After the joust, we did wait in line to meet Sir Maxmillian. I told him that I wanted to get into his line of work (true!) and about the horse I was potentially looking at to buy. (Dragon at the time.) He gave me a business card and told me to drop him a line, which I have yet to do but have a feeling I’ll get around to soon. The stick for the flag that he signed was too long to fit in my carry on, so I got to cheer him with my flag waving all through the airport.
Goddamn we looked sultry in this swamp. I’m not dripping buckets of sweat, MY SKIN IS DEWY.
On our way out, we stopped to see part of a fire-whip-cracking show that looked quite promising–there was actually a lot on their entertainment schedule that I didn’t get an opportunity to see.
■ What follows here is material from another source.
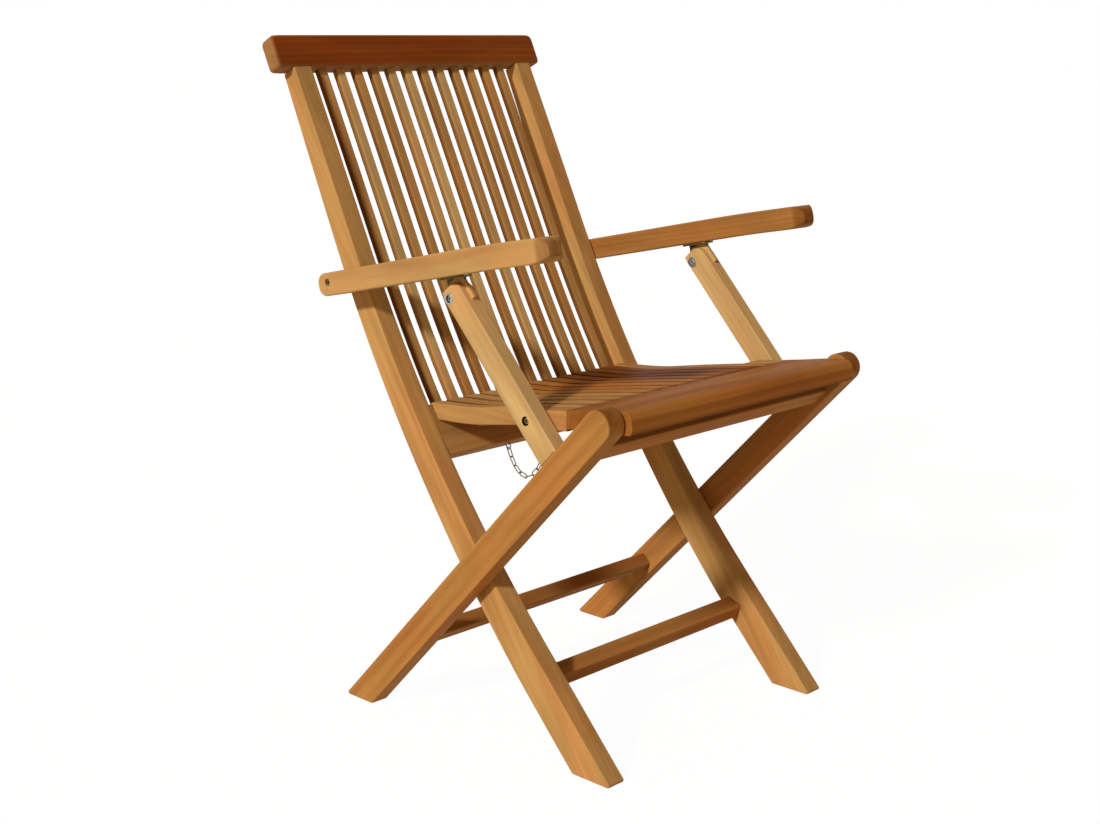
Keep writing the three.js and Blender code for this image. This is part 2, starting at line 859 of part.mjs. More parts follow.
function flangeOutline() {
  const middle = supportPivotAhead + flangeAhead;
  const [low, high] = [armUnder - fit - flangeThickness, armUnder - fit];
  const half = flangeLength / 2;
  return [
    onArm(middle - half, low),
    onArm(middle - half, high),
    onArm(middle + half, high),
    onArm(middle + half, low),
  ];
}

for (const [name, side] of sides) {
  const tongue = layer(side, supportMiddle - tongueThickness / 2, supportMiddle + tongueThickness / 2);
  const flange = layer(side, supportMiddle - flangeWidth / 2, supportMiddle + flangeWidth / 2);
  addNode(
    `bracket_${name}`,
    "steel",
    cut(
      joined(board(tongueOutline(), tongue), board(flangeOutline(), flange)),
      rod(bracketPivot, boltRadius + fit, layer(side, legInner, supportOuter)),
    ),
  );
}

// Supports
function supportOutline() {
  const back = -supportBackEdge;
  const front = supportWidth - supportBackEdge;
  const corner = (forward, radius, from) =>
    steps(from, from + Math.PI / 2, arcSteps).map((turn) =>
      onSupport(radius - supportTop - radius * Math.sin(turn), forward + radius * Math.cos(turn)),
    );
  const legEdgeDown = (forward) => {
    const place = onSupport(0, forward);
    const step = point(-Math.sin(supportLean), -Math.cos(supportLean));
    const normal = point(Math.cos(legLean), Math.sin(legLean));
    const edge = onLeg(0, -legWidth / 2 - supportLegGap);
    return edge.sub(place).dot(normal) / step.dot(normal);
  };
  return [
    onSupport(legEdgeDown(back), back),
    ...corner(back + supportTopCorner, supportTopCorner, Math.PI / 2).reverse(),
    ...corner(front - supportTopFront, supportTopFront, 0).reverse(),
    onSupport(legEdgeDown(front), front),
  ];
}

for (const [name, side] of sides) {
  const slotHalf = tongueThickness / 2 + slotClearance;
  const slot = bar(
    bracketPivot,
    supportLean,
    [-slotBelow, supportTop + overrun],
    [-supportBackEdge - overrun, supportWidth - supportBackEdge + overrun],
  );
  addNode(
    `support_${name}`,
    "paleTeak",
    cut(
      solid(board(supportOutline(), layer(side, legInner, supportOuter), supportEdge)),
      board(slot, layer(side, supportMiddle - slotHalf, supportMiddle + slotHalf)),
      rod(bracketPivot, boltRadius + fit, layer(side, legInner - overrun, supportOuter + overrun)),
      rod(seatBolt, boltRadius + fit, layer(side, legInner - overrun, supportOuter + overrun)),
      rod(bracketPivot, boltHeadRadius + fit, layer(side, supportOuter - headRoom, supportOuter + overrun)),
      rod(seatBolt, boltHeadRadius + fit, layer(side, supportOuter - headRoom, supportOuter + overrun)),
    ),
  );
}

// Bolts and pins

// A round-headed bolt with a socket in its head, pointing inwards from its outer place.
function bolt(centre, side, outer, inner) {
  const head = outer - headRecess;
  const profile = [
    point(0, inner),
    point(boltRadius, inner),
    point(boltRadius, head - boltHeadDepth),
    point(boltHeadRadius, head - boltHeadDepth),
    point(boltHeadRadius, head),
    point(boltSocketRadius, head),
    point(boltSocketRadius, head - boltSocketDepth),
    point(0, head - boltSocketDepth),
  ];
  const geometry = new THREE.LatheGeometry(profile, roundSides);
  geometry.rotateZ(-side * (Math.PI / 2));
  return geometry.translate(0, centre.x, centre.y);
}

for (const [name, side] of sides) {
  for (const [place, centre, outer, inner] of [
    ["arm", armPivot, armOuter, legInner + armBoltShort],
    ["bracket", bracketPivot, supportOuter, legInner],
    ["seat", seatBolt, supportOuter, stileOuter - boltReach],
  ]) {
    addNode(`${place}_bolt_${name}`, "steel", solid(bolt(centre, side, outer, inner)));
  }
  const pin = layer(side, stileOuter - pinReach, legInner + pinReach);
  addNode(`cross_pin_${name}`, "steel", solid(rod(crossPivot, pinRadius, pin)));
  addNode(`seat_pin_${name}`, "steel", solid(rod(seatPivot, pinRadius, pin)));
}

// Chain: short links on a hanging curve between the two eyes
function chainLink(middle, direction, length, turned) {
  const round = (linkWidth - linkWire) / 2;
  const ring = new THREE.TorusGeometry(round, linkWire / 2, wireSides, smallSides);
  const stretch = (length + linkWire - linkBite) / 2 - round;
  const places = ring.getAttribute("position");
  for (let i = 0; i < places.count; i += 1) {
    places.setX(i, places.getX(i) + Math.sign(Math.round(places.getX(i) / weld)) * stretch);
  }
  const along = new THREE.Vector3(0, direction.x, direction.y);
  const across = new THREE.Vector3(1, 0, 0);
  const flat = new THREE.Vector3().crossVectors(along, across);
  const basis = turned
    ? new THREE.Matrix4().makeBasis(along, flat, new THREE.Vector3().crossVectors(along, flat))
    : new THREE.Matrix4().makeBasis(along, across, flat);
  return ring.applyMatrix4(basis).translate(chainAcross, middle.x, middle.y);
}

// The hanging curve of a given length between two points, as places along it.
function hanging(from, to, length, count) {
  const run = to.x - from.x;
  const rise = to.y - from.y;
  const wanted = Math.sqrt(length * length - rise * rise) / Math.abs(run);
  let [low, high] = [weld, sagLimit];
  for (let i = 0; i < sagRounds; i += 1) {
    const middle = (low + high) / 2;
    if (Math.sinh(middle) / middle < wanted) {
      low = middle;
    } else {
      high = middle;
    }
  }
  const sag = Math.abs(run) / (2 * low);
  const lowest = Math.asinh(rise / (2 * sag * Math.sinh(low))) * sag - Math.abs(run) / 2;
  const start = Math.sinh(lowest / sag) * sag;
  return steps(0, length, count).map((gone) => {
    const u = Math.asinh((start + gone) / sag) * sag;
    return point(
      from.x + Math.sign(run) * (u - lowest),
      from.y + sag * (Math.cosh(u / sag) - Math.cosh(lowest / sag)),
    );
  });
}

function chain() {
  const hook = eyeRadius - eyeWire / 2 - linkWire / 2 - fit;
  const from = point(rearEye.centre.y, rearEye.centre.z - hook);
  const below = eyeRadius + eyeWire / 2 + openHook + linkWire / 2;
  const to = point(frontEye.centre.y, frontEye.centre.z - below);
  const places = hanging(from, to, chainLinkCount * linkPitch, chainLinkCount);
  const links = places.slice(1).map((place, i) => {
    const before = places[i];
    const middle = before.clone().add(place).multiplyScalar(1 / 2);
    const step = place.clone().sub(before);
    return chainLink(middle, step.clone().normalize(), step.length(), i % 2 === 1);
  });
  return joined(...links);
}

addNode("chain", "steel", chain());

// The chair stands on the floor, with the middle of its outline over the origin,
// and its joints' places go with it.
const box = new THREE.Box3().setFromObject(chair);
const middle = box.getCenter(new THREE.Vector3());
chair.position.y = -middle.y;
chair.userData.pivots = {
  cross: [crossPivot.x - middle.y, crossPivot.y],
  seat: [seatPivot.x - middle.y, seatPivot.y],
  arm: [armPivot.x - middle.y, armPivot.y],
  bracket: [bracketPivot.x - middle.y, bracketPivot.y],
  seatBolt: [seatBolt.x - middle.y, seatBolt.y],
};

export default chair;
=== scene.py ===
"""Looks of a folding teak armchair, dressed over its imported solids.

Sizes are in millimetres and become metres where a mesh is made. x runs to the right seen from
the front, y to the back and z up, as in the frame. Side views are drawn as (y, z).
"""

import json
import math

import bpy
import numpy as np
from mathutils import Matrix, Vector


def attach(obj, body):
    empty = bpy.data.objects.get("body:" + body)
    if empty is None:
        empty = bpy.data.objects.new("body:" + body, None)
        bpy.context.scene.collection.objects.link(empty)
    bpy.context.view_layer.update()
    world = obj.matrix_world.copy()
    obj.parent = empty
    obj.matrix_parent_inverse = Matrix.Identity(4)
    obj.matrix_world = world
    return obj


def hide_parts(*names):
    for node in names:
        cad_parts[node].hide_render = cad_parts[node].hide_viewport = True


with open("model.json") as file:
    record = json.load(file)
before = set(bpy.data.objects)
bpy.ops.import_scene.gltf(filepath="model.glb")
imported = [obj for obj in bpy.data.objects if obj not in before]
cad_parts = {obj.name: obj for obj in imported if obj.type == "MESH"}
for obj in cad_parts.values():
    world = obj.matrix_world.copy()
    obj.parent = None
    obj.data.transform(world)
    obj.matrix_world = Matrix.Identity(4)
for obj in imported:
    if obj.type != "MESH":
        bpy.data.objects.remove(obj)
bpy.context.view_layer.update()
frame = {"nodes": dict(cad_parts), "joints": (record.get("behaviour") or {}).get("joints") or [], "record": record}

MM = 0.001
BODY_OF = {
    node: body
    for body, nodes in frame["record"]["behaviour"]["bodies"].items()
    for node in nodes
}
JOINTS = {joint["name"]: joint for joint in frame["joints"]}
SIDES = (("left", -1), ("right", 1))
RIGHT, BACK, UP = (1, 0, 0), (0, 1, 0), (0, 0, 1)

# Whole chair
CHAIR_HEIGHT = 890
INSIDE_WIDTH = 378.8
LAYER_GAP = 1.5
FIT = 0.3

# Stiles
STILE_THICK = 29
FOOT_LEAN = math.radians(43.2)
BACK_LEAN = math.radians(25)
STILE_STRAIGHT = 138.6
STILE_BEND = 1973
STILE_FOOT = 47.9
STILE_EDGE, STILE_CORNER, STILE_STEPS = 2.2, 3, 41
STILE_AXIS = (0, 0.56, 0.83)  # the stiles' run from end to end, which the grain follows
STATION_SHARES = np.array([0, 0.13, 0.28, 0.38, 0.5, 0.6, 0.7, 0.81, 0.92, 1])
WIDTH_SHARES = np.array([1, 1, 0.888, 0.823, 0.78, 0.758, 0.726, 0.66, 0.568, 0.48])

# Top rail and lower back rail
RAIL_HEIGHT, RAIL_THICK, RAIL_OVERHANG, RAIL_CORNER = 45.6, 25, 23, 9
RAIL_LOW_CORNER, RAIL_END_RUN = 6, 18
RAIL_EDGES = (5, 3, 3, 5, 5, 4, 4, 5)  # softest at the ends, which hands wear
BACK_RAIL_ALONG, BACK_RAIL_HEIGHT, BACK_RAIL_THICK, BACK_RAIL_SETBACK = 458, 73, 22.2, 0.6
BACK_RAIL_CORNER, CROSS_EDGE, CROSS_INTO = 2, 0.2, 0.5  # into the boards that hold them

# Back slats
SLAT_COUNT, SLAT_INSET, SLAT_WIDTH, SLAT_THICK, SLAT_SETBACK = 12, 25.225, 15, 10, 9.6
SLAT_EDGE, SLAT_HOUSED, SLAT_STEPS = 2.6, 2, 17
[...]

The only thing for it is to come back! And no one had better be on a diet.
*And then I looked it up and it turns out all these very cool people came from my hometown, like Orson Welles, Mark Ruffalo, and both the inventors of the answering machine AND the QWERTY keyboard! And a whole bunch more but you could just look at the Wikipedia page yourself.
**You have no idea how much I regret attempting to draw in those insect mandibles. No idea.